Now that she’s back to living a full and active life, a technician has come to her home to set up a device that communicates with her pacemaker. It monitors information on her, the pacemaker and her vitals. On a daily basis, this information is collected and forwarded to her doctor via a secure website.
The insurance industry has invested untold billions in technology, and who knows where hand-held devices, wearables, wireless high-speed communications, etc. will eventually take us? But there is one boat anchor of a technology that is dragging down speed, accuracy and efficiency while adding cost and waste.
That technology is the ubiquitous paper form.
Like any form, certificates of insurance are D.O.A. (dead on arrival). Now this might sound harsh, but the reality is that forms are created with information as of a point of time. Because the form is cut off from any possible changes or updates, the cert is potentially out of date by the time it’s delivered.
A host of possible changes and informational updates can invalidate the cert. Mid-term endorsement, renewal, changes in limits or forms, cancellation for non-payment and AM Best rating downgrades are but a few of the possible changes that can nullify the cert.
It makes absolutely no difference how the form was created (agency, company or third-party software and service providers), everyone creates D.O.A. forms. The delivered method is also irrelevant: Paper, fax, web address link, mobile phone, table, PDF and other digital images all have exactly the same problem.
The fact that forms are not plugged into and alive with information pronounces them D.O.A. There is no continuing re-verification of the policy status in conjunction with the needs of the insured and the third-party that needs verification of coverage.
Islands of Misinformation
There are four stakeholders involved in any proof of insurance, and they are isolated on individual information islands. The carrier, agent, insured and third party are involved with the certificate, yet no one can monitor or have control over the entire process. Each organization has its own needs and desires and its own email system. There are also no controls, follow-ups or monitoring of the process. Everyone hits the ubiquitous “reply all” email command, creating an unintelligible spaghetti string of text that is unmanageable and unintelligible.
Business and insurance islands are not known or documented at the beginning of the process. Requirements normally leak out during the process, wasting precious time and money while raising frustration.
I’m familiar with an agency that diligently and professionally worked to get a cert out for a client. Everyone was happy when the process was finished — then the third party sent out yet one more notification, saying the use of “N/A” for “Not Applicable” was not acceptable and needed to be changed to “N.A.” Time and good manners do not permit me to retell the loud and colorful commentary that was heard throughout the agency for a good 15 minutes.

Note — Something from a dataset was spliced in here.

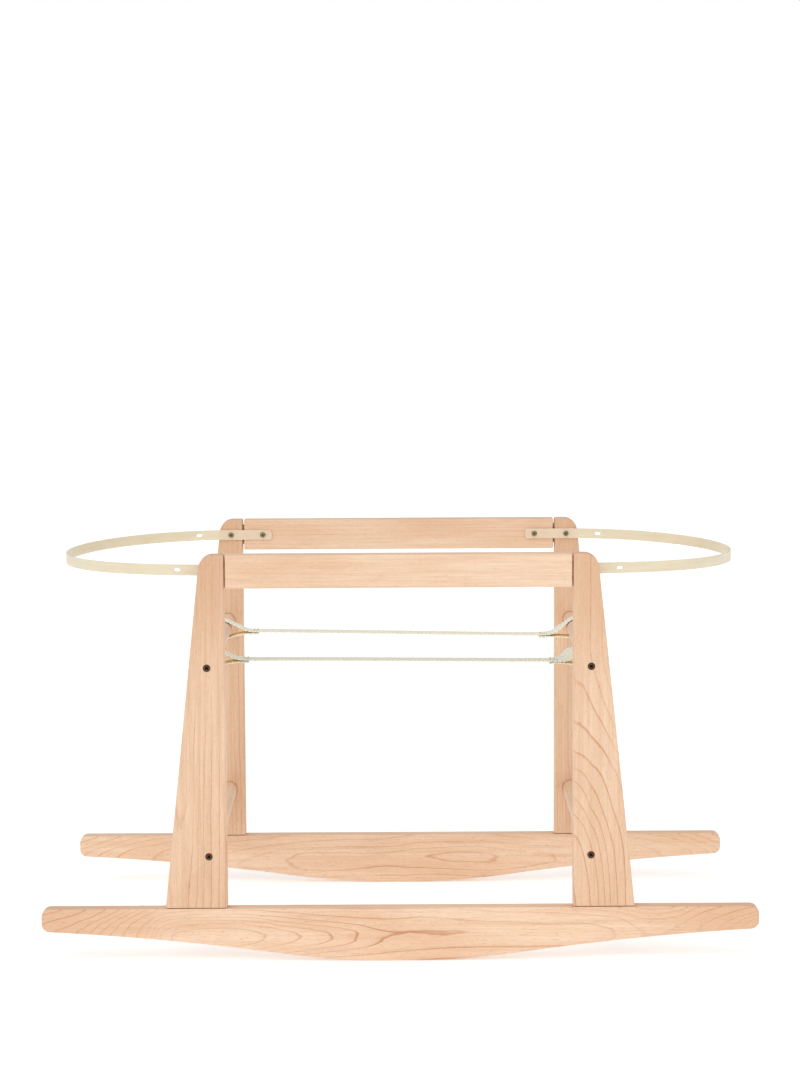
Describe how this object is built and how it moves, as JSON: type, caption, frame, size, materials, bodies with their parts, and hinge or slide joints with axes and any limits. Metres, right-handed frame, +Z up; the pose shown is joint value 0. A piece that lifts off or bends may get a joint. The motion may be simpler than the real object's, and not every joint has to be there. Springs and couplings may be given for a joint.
{
  "type": "rocking basket stand",
  "caption": "Rigid wooden rocking stand for a Moses basket: two side frames on rockers, round crossbars, webbing straps and nylon hoops at head and foot.",
  "frame": {"origin": "on the floor, under the middle of the stand", "axes": "+X along the rockers towards the right-hand end, +Y from the front frame to the back frame, +Z up"},
  "size_m": [0.86, 0.43, 0.4905],
  "materials": {
    "beech": "clear matt lacquer on pale beech",
    "dowel": "bare beech dowel",
    "ivory_nylon": "translucent ivory nylon strip",
    "webbing": "cream cross-ribbed cotton webbing",
    "dark_bronze": "dark bronze plated steel",
    "zinc": "zinc plated steel"
  },
  "bodies": {
    "stand": {"rocker_front": "beech", "rail_front": "beech", "leg_front_left": "beech", "leg_front_right": "beech", "rocker_back": "beech", "rail_back": "beech", "leg_back_left": "beech", "leg_back_right": "beech", "crossbar_upper_left": "beech", "crossbar_upper_right": "beech", "crossbar_lower_left": "beech", "crossbar_lower_right": "beech", "hoop_left": "ivory_nylon", "hoop_right": "ivory_nylon", "bolt_front_upper_left": "dark_bronze", "insert_front_upper_left": "zinc", "bolt_front_upper_right": "dark_bronze", "insert_front_upper_right": "zinc", "bolt_front_lower_left": "dark_bronze", "insert_front_lower_left": "zinc", "bolt_front_lower_right": "dark_bronze", "insert_front_lower_right": "zinc", "hoop_screw_front_left_leg": "dark_bronze", "hoop_screw_front_left_rail": "dark_bronze", "rail_pin_front_left_lower": "dowel", "rail_pin_front_left_upper": "dowel", "leg_pin_front_left_inner": "dowel", "leg_pin_front_left_outer": "dowel", "hoop_screw_front_right_leg": "dark_bronze", "hoop_screw_front_right_rail": "dark_bronze", "rail_pin_front_right_lower": "dowel", "rail_pin_front_right_upper": "dowel", "leg_pin_front_right_inner": "dowel", "leg_pin_front_right_outer": "dowel", "bolt_back_upper_left": "dark_bronze", "insert_back_upper_left": "zinc", "bolt_back_upper_right": "dark_bronze", "insert_back_upper_right": "zinc", "bolt_back_lower_left": "dark_bronze", "insert_back_lower_left": "zinc", "bolt_back_lower_right": "dark_bronze", "insert_back_lower_right": "zinc", "hoop_screw_back_left_leg": "dark_bronze", "hoop_screw_back_left_rail": "dark_bronze", "rail_pin_back_left_lower": "dowel", "rail_pin_back_left_upper": "dowel", "leg_pin_back_left_inner": "dowel", "leg_pin_back_left_outer": "dowel", "hoop_screw_back_right_leg": "dark_bronze", "hoop_screw_back_right_rail": "dark_bronze", "rail_pin_back_right_lower": "dowel", "rail_pin_back_right_upper": "dowel", "leg_pin_back_right_inner": "dowel", "leg_pin_back_right_outer": "dowel"},
    "front_strap": {"strap_front": "webbing"},
    "back_strap": {"strap_back": "webbing"}
  },
  "joints": [
    {"name": "front_strap_slide", "type": "slide", "parent": "stand", "child": "front_strap", "axis": [0, 1, 0], "range_m": [-0.05, 0.07]},
    {"name": "back_strap_slide", "type": "slide", "parent": "stand", "child": "back_strap", "axis": [0, 1, 0], "range_m": [-0.07, 0.055]}
  ]
}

It will take significantly more than a smart mobile device or cloud-based system to solve the systemic problems once-and-for-all. There needs to be a fundamental shift in the way the industry thinks about proof of insurance.
We need to declare the certificate D.O.A. and move toward a data-driven digital solution of the sort we have developed at GAPro: a single source where insurance information is automatically housed, updated on a daily basis and integrated with data from all stakeholders in the insurance ecosystem. Carriers send electronic versions of policy transaction data and attached forms for new, renewal, mid-term change, cancellation, reinstatement and billing status to GAPro. GAPro stores and matches policy and form information with data from other insurance-related resources, including AM Best, agency licensing and other sources. Risk profile information describing the insurance business and content needs of agents, insureds and third parties is collected and integrated on a per-policy basis.